Adapted from Ludovic Kennedy’s splendid book and featuring Sir Lord Richard of Attenborough’s best performance. The true story of a man – played by John Hurt – wrongly accused of murdering his wife and his landlord John Christie, portrayed by Attenborough with blood curdling coolness – who actually did, this is another film that has the ability to both horrify the viewer and make them seethe with fury over the official injustice of it all (cf The Hill). We often find this sort of film far more terrifying than what is usually thought of as horror simply because it is all so real and because we know, of course, that it is all true. Hurt’s character is – and was – executed and it was many years before Christie’s guilt became known. Hurt is superb, conveying the simple-mindedness of his subject brilliantly and his wide-eyed exasperation at what is happening to him is heartbreaking but Attenborough is the dead centre of the film, so chilling that you can’t take your eyes off him, as much as you want to.



  1. Richard Davies

    August 8, 2010 at 4:32 pm

    Look out for a cameo by Rudolf Walker as Beresford Brown, the tennent who took on Christie’s flat & found more than he expected in the understairs cupboard.

  2. Clio

    August 17, 2012 at 3:28 pm

    Attenborough Masterclass. Simply mesmerising.

  3. James Murray

    December 16, 2012 at 9:13 pm

    People should be very wary of quoting Evans as a classic example of misjustice.

    Firstly, a forgotten or usually misquoted fact about Evans is that the Brabin Inquiry report found that Evans’ had ‘probably killed his wife’ and that he had not killed his daughter. As Evans had been convicted of his daughter Geraldine’s murder, and not the murder of his wife, Evans was granted a posthumous pardon in 1966.

    Secondly, I very strongly recommend reading ‘The Two Killers of Rillington Place’ by John Eddowes released in 1994 (or Rupert Furneaux’s 1961 book on the Christie-Evans case). Preferably both, cross referenced with Kennedy’s book.

    Both found/find Evans guilty.

    Like most, I grew up watching this film, and read Ludovic Kennedy’s famous book on which the film script was based. And like many thought Evans an innocent man. Until 1995. And Eddowes book.

    BUT having read Eddowes book and having then re-read Kennedy’s as well as Furneaux’s and other articles on the case, I now and have for several years believed that in fact Evans DID commit murder and was NOT ‘framed’.

    I have even conversed personally with John Eddowes by email on this.

    Eddowes frankly destroys Kennedy’s book and in fact has an entire ‘bullet point’ chapter simply made up of all the mistakes, half truths and outright distortions of his ‘evidence’. Not only did Eddowes study the Kennedy book and the pardon campaign in the 60’s, he reinvestigates the case from top to bottom.

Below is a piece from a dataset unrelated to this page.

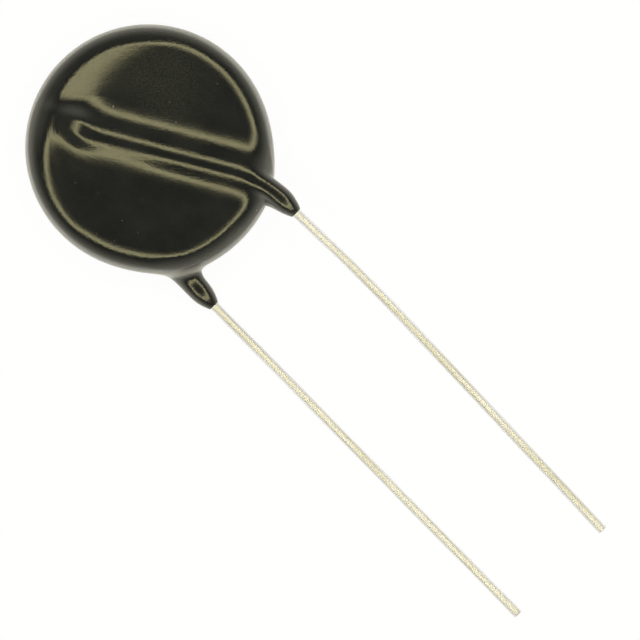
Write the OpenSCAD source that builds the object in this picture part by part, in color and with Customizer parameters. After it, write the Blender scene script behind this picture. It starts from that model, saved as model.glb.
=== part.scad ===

    And Eddowes uncovered evidence that shows Christie could not have killed Beryl Evans and that Evans, far from being the simpleton portrayed by Hurt, was of normal intelligence and had a police record of domestic assault against Beryl Evans. And that he DID kill both his wife and daughter. And that Evans’s legendary low IQ is quite simply a myth.

    Eddowes also interviewed Timothy Evans’s stepbrother (not sure whether he is still alive, he was in 1994-95 at the time of the Eddowes book) who always thought Evans did it. In fact he tells Eddowes this!. ‘I must be the only person who thinks Tim did it’, or words to that effect….

    Which dosent make Christie any less of a monster, as he killed numerous others…..

    Most British people believe Evans an innocent man. Primarily based on a film. Like me, after reading Eddowes and Furneaux, I doubt many would confidently share their earlier views with little doubt….at the very least, it should make anyone who reads it at least question the modern belief that Evans was an innocent victim.

    I recommend the two books if anyone here comes across them. Fascinating reads.

  4. Sidney Balmoral James

    September 2, 2020 at 3:07 pm

    This has to be the most depressing film ever produced by the British film industry – it is absolutely unrelentingly grim, and was actually filmed in Rillington Place, had Pierrepoint as technical advisor, urgh!

  5. Tom Ronson

    January 11, 2022 at 2:03 am

    As Matthew Sweet points out in his excellent book Shepperton Babylon, Richard Attenborough was tailor-made for sleaze and terror. This, along with his turn as a genuinely nasty piece of work in Brighton Rock, are two of the finest screen performances of the twentieth century.